About the Orthodox Icon

Since its very inception, Christianity starts to develop its own pictorial, architecture and ritual practice, which carries deep moral, biblical and evangelic messages. A significant part of what was created during the first centuries of the incipient new religious and cultural norms has been lost, but from what has survived one can notice that the modern icon has inherited the traditions of the Christian ideology from that era.

According to the religious legend, the first icon of Jesus Christ was the image called "Not made by hands", which appeared on the cloth, with which the Saviour wiped the water from his washed face. This cloth was sent to Prince Abgar, the governor of Edessa, who recovered from a hard disease after he received the cloth with the image of Jesus Christ.

The first painted icons are attributed to the holy apostle and Evangelist Luke, who, according to the legend that reached us through the liturgical texts, being dedicated to the holidays of the Mother of God, painted three icons with the image of the God's Mother holding the little Jesus Christ in her hands.

The word "icon" comes from the Greek eikon and means image, portrait. In Christian tradition, however, the icon is not just an image with a religious plot that decorates the church. The icon possesses specific forms of expression that are characteristic only for the sacred image, which make it an inseparable part of the church liturgy in the East Orthodox Church.

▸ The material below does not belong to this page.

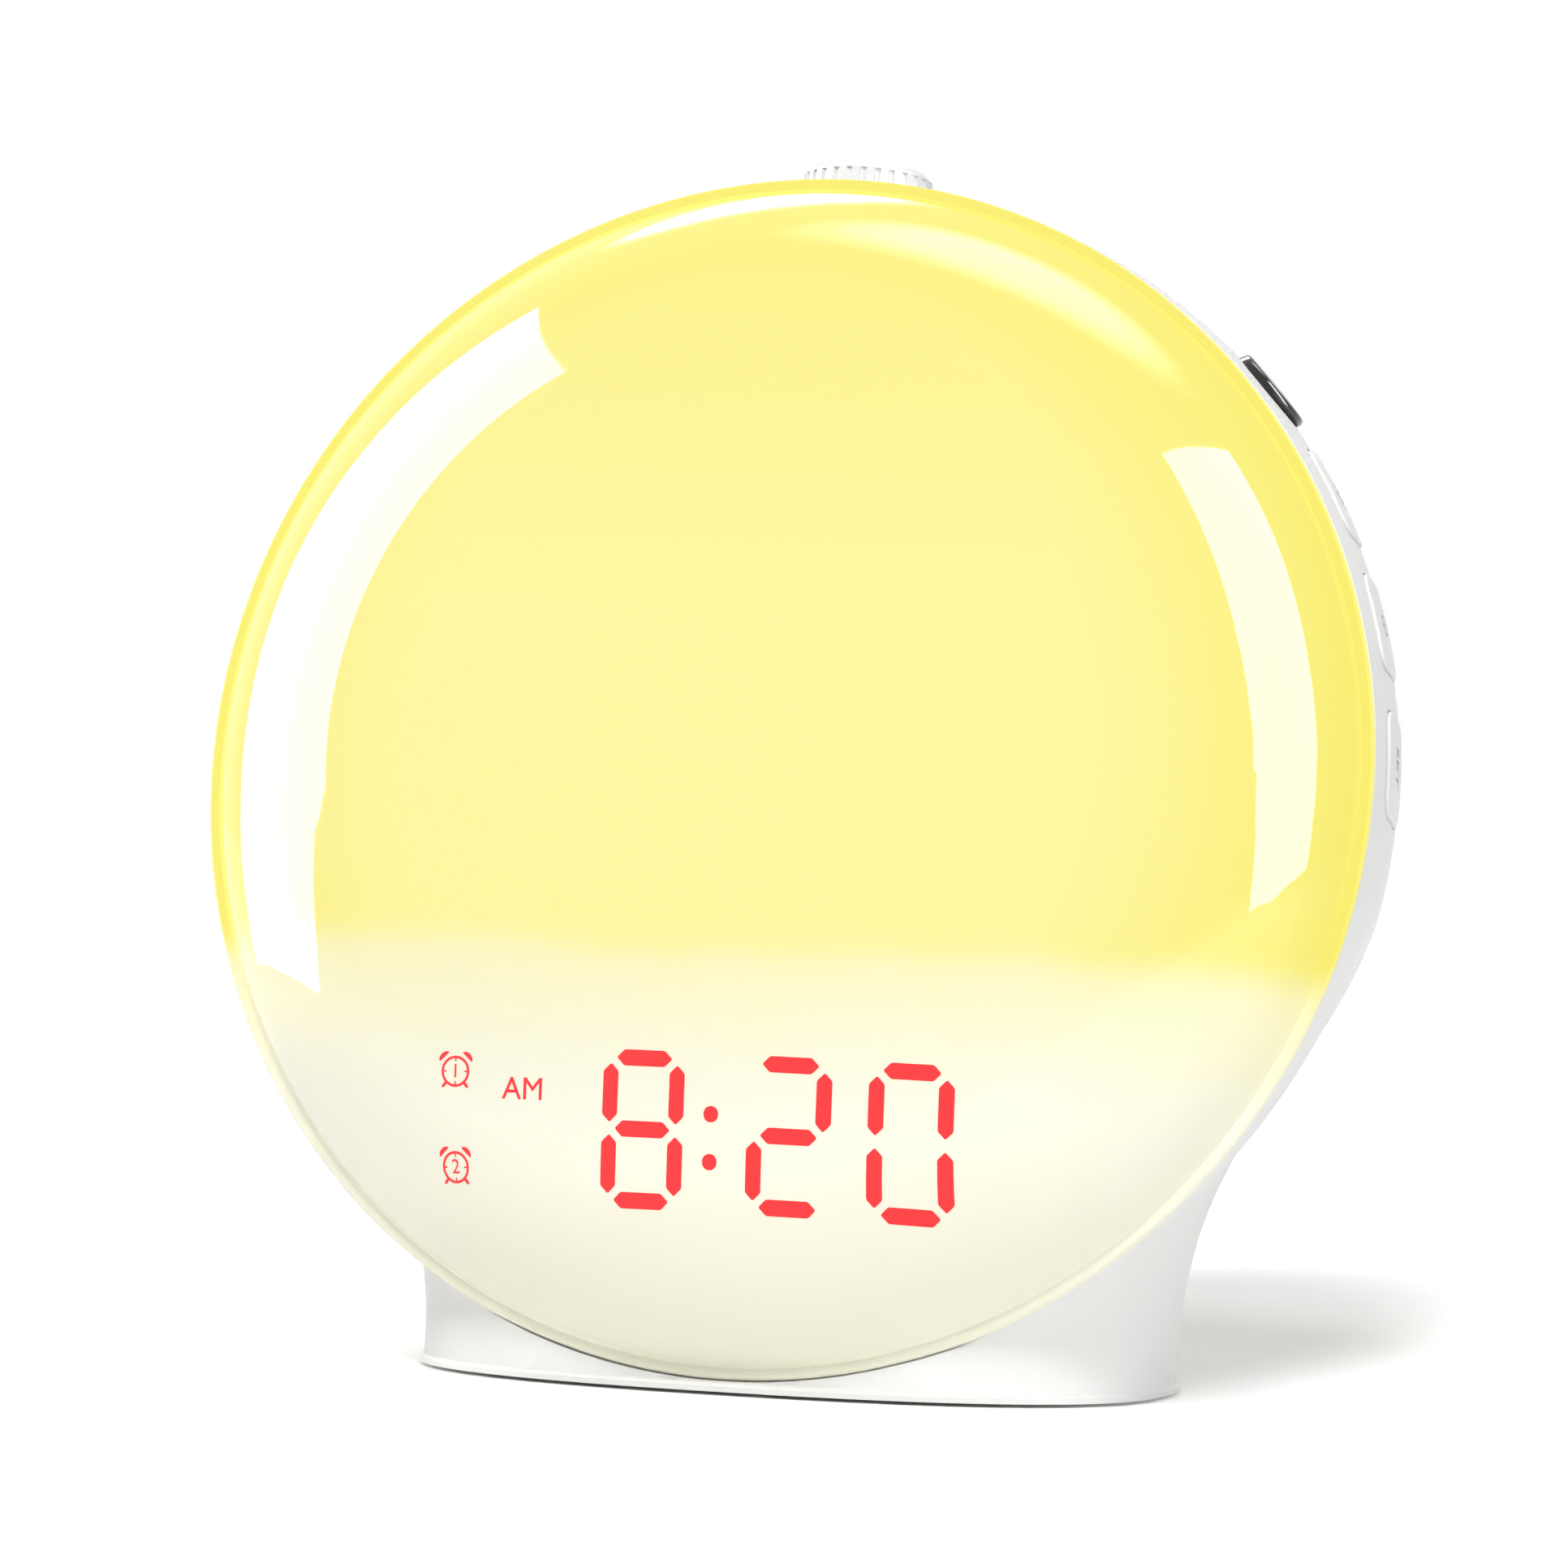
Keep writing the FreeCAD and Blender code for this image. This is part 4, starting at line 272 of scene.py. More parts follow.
def dome_material(colours, sizes, stage):
    """Milky diffuser: glows warm above the shelf inside it, plain milky plastic below."""
    # Polished mould: mirror-clear reflections on a cloudy body, and a duller edge where the rim was trimmed
    material, tree = new_material("Milky polypropylene, polished mould")
    point = add_node(tree, "ShaderNodeTexCoord").outputs["Object"]
    local = add_node(tree, "ShaderNodeVectorMath", (point, tuple(RIM_MIDDLE)), operation="SUBTRACT")
    height = add_node(tree, "ShaderNodeVectorMath", (local, tuple(UP_FRONT)), operation="DOT_PRODUCT")
    across = add_node(tree, "ShaderNodeSeparateXYZ", (local,))
    lengths = (height, across)
    squares = [add_node(tree, "ShaderNodeMath", (length, 2), operation="POWER") for length in lengths]
    squared = add_node(tree, "ShaderNodeMath", squares, operation="ADD")
    reach = add_node(tree, "ShaderNodeMath", (squared,), operation="SQRT")
    # Cloudiness 30 mm across, which also moves the glow's lower end up and down a little
    cloud = add_node(tree, "ShaderNodeTexNoise", {"Vector": point, "Scale": per_mm(30), "Detail": 2})
    wobble = soft_range(tree, cloud, 0.2, 0.8, -1.2 * MM, 1.2 * MM)
    level = add_node(tree, "ShaderNodeMath", (height, wobble), operation="ADD")
    # Full glow above the shelf, and light that spills below it
    shelf, blur = -sizes.glow_level, sizes.glow_blur
    full = soft_range(tree, level, shelf - blur, shelf + blur)
    spill = soft_range(tree, level, shelf - SPILL_DEPTH, shelf + 2 * MM)
    part = soft_range(tree, full, 0, 1, 0.65, 1)
    share = add_node(tree, "ShaderNodeMath", (spill, part), operation="MULTIPLY")
    # Deeper yellow toward the rim and the top
    edge = soft_range(tree, reach, 45 * MM, RIM_RADIUS)
    upper = soft_range(tree, height, 15 * MM, 75 * MM, 0, 0.55)
    toward_edge = add_node(tree, "ShaderNodeMath", (edge, upper), operation="MAXIMUM")
    direct = colour_mix(tree, toward_edge, rgba(colours.dome_middle), rgba(colours.dome_side))
    mottled = colour_mix(tree, cloud, rgba(colours.dome_low, 0.985), rgba(colours.dome_low))
    strength = add_node(tree, "ShaderNodeMath", (share, GLOW_STRENGTH * stage.glow), operation="MULTIPLY")
    surface = {
        "Base Color": colour_mix(tree, share, mottled, rgba(colours.dome_side, 0.12)),
        "Emission Color": colour_mix(tree, full, rgba(colours.dome_spill), direct),
        "Emission Strength": strength,
        "Roughness": soft_range(tree, reach, 79.6 * MM, 80.6 * MM, 0.035, 0.6),
        "Specular IOR Level": soft_range(tree, reach, 75 * MM, 80.5 * MM, 0.5, 0.12),
        "IOR": 1.46,
    }
    show_surface(tree, surface)
    return material


def lit_ink(name, colour, strength):
    """Light through a coloured window: bright and flat, a little uneven across it."""
    material, tree = new_material(name)
    point = add_node(tree, "ShaderNodeTexCoord").outputs["Object"]
    grain = add_node(tree, "ShaderNodeTexNoise", {"Vector": point, "Scale": per_mm(1.5), "Detail": 1})
    surface = {
        "Base Color": rgba(colour, 0.2),
        "Emission Color": colour_mix(tree, grain, rgba(colour, 0.94), rgba(colour)),
        "Emission Strength": strength,
        "Roughness": soft_range(tree, grain, 0.3, 0.7, 0.35, 0.45),
        "IOR": 1.49,
        "Specular IOR Level": 0.1,
    }
    show_surface(tree, surface)
    return material


def material_table(colours, sizes, stage):
    """Each CAD node with the material it shows."""
    # Spark-eroded mould: a dull, even white
    white = moulded_plastic("White ABS, spark-eroded mould", colours.housing, 0.5, shine=0.04)
    # Lightly ground mould: a little glossier than the housing
    base = moulded_plastic("White ABS, ground mould", colours.base, 0.45)
    # Satin mould with a fine grain: a soft sheen on the ribs
    dial = moulded_plastic("White ABS, satin mould", colours.dial, 0.38, 0.25, 0.004)
    # Grained mould: a flat black without reflections
    black = moulded_plastic("Black ABS, grained mould", srgb("17171a"), 0.5)
    # Polished mould: deep black with sharp reflections and hardly any waviness
    gloss = moulded_plastic("Black acrylic, polished mould", colours.power_key, 0.1, 4.0, 0.0005, 0.5)
    # Polished mould: a clean white that throws the light forward
    bowl = moulded_plastic("White polystyrene, polished mould", srgb("f4f4f0"), 0.3)
    # Pressed in a coarse mould: a dry, dark grey that shows no gloss
    rubber = moulded_plastic("Dark silicone rubber, pressed", srgb("34343a"), 0.8, 0.6, 0.02)
    # Barrel-plated: bluish grey with small dull marks
    zinc = plated_metal("Zinc-plated steel, tumbled", srgb("b9bbbe"), 0.35)
    # Bright-plated: lighter and sharper than zinc
    nickel = plated_metal("Nickel-plated steel, bright", srgb("cfd0d2"), 0.25)
    # Sprayed and baked: black with a slight orange peel
    painted = moulded_plastic("Black enamel, sprayed and baked", srgb("202022"), 0.4, 0.5)
    # Felted from pulp: a rough, fibrous black
    paper = moulded_plastic("Speaker paper, felted and coated", srgb("1e1c1b"), 0.85, 0.3, 0.03)
    # Pressed and fired: a dense, stony grey with a fine grain
    ferrite = moulded_plastic("Ferrite, sintered", srgb("29282a"), 0.6, 0.4, 0.02)
    # Printed over etched copper: green with raised, lighter traces
    green = circuit_board("Green solder mask, printed", srgb("1c6b3c"), srgb("2f8a50"))
    # Printed thick over aluminium: white with faint traces
    pale = circuit_board("White solder mask, printed", srgb("ecece6"), srgb("dcdcd2"))
    # Moulded undyed: a warm, waxy off-white
    nylon = moulded_plastic("Natural nylon, moulded", srgb("e9e4d2"), 0.5)
    # Extruded side by side: grey and softly uneven at the ribbon's 1.27 mm wire spacing
    ribbon = moulded_plastic("Grey PVC ribbon, extruded", srgb("a7a8ab"), 0.45, 1.27, 0.05)
    # Extruded over the wire: an even red with a soft shine
    lead = moulded_plastic("Red PVC, extruded", srgb("a31d1d"), 0.45)
    # Cast over the chip: a pale, warm glow
    phosphor = lit_ink("Yellow phosphor, cast over the chip", srgb("fff0b0"), 1.0)
    # Moulded clear and lit from behind: an even red
    pipe = lit_ink("Clear acrylic light pipe, lit red", colours.digits, 0.9)
    table = {"diffuser_dome": dome_material(colours, sizes, stage)}
    groups = (
        (white, "housing_shell rear_cover lower_button middle_button upper_button"),
        (base, "base_plate battery_door"),
        (dial, "dial_knob"),
        (gloss, "power_button"),
        (bowl, "light_reflector"),
        (rubber, "rubber_feet"),
        (nickel, "coin_cell cell_contact tact_switches"),
        (painted, "speaker_frame"),
        (paper, "speaker_cone"),
        (ferrite, "speaker_magnet"),
        (pale, "light_board"),
        (nylon, "board_plugs display_board_plug"),
        (ribbon, "display_ribbon"),
        (lead, "light_leads speaker_leads"),
        (phosphor, "light_leds"),
        (pipe, "digit_segments"),
        (green, "display_board encoder_board button_board main_board"),
        (black, "display_carrier display_module encoder_body battery_holder dc_socket board_parts"),
        (black, "lower_plunger middle_plunger upper_plunger power_plunger"),
    )
    for material, names in groups:
        table.update({name: material for name in names.split()})
    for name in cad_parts:
        if name.endswith("_screws") or name == "encoder_shaft":
            table[name] = zinc
    return table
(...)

In order to avoid deviation from its predestination, the icon shall meet the rules that are established by the apostles, the church Fathers and the decisions of the Ecumenical councils. The iconography canon has been formed for centuries and defines the requirements related to the practical completion of the icon - materials (wood, cloth, paint) and technology, as well as to the iconography of the biblical and evangelist scenes, the proportions of the figures, etc. These canons are described in symposiums - manuals for icon-painters, the so- called hermeneutics. This word has a Greek origin and means manual, explanation, directions. The Bulgarian icon-painters used hermeneutics that were brought from Aton, and during the process of their icon- painting practice they translated, copied and supplemented them. One of the few preserved manuals is the one owned by Dicho Zograf.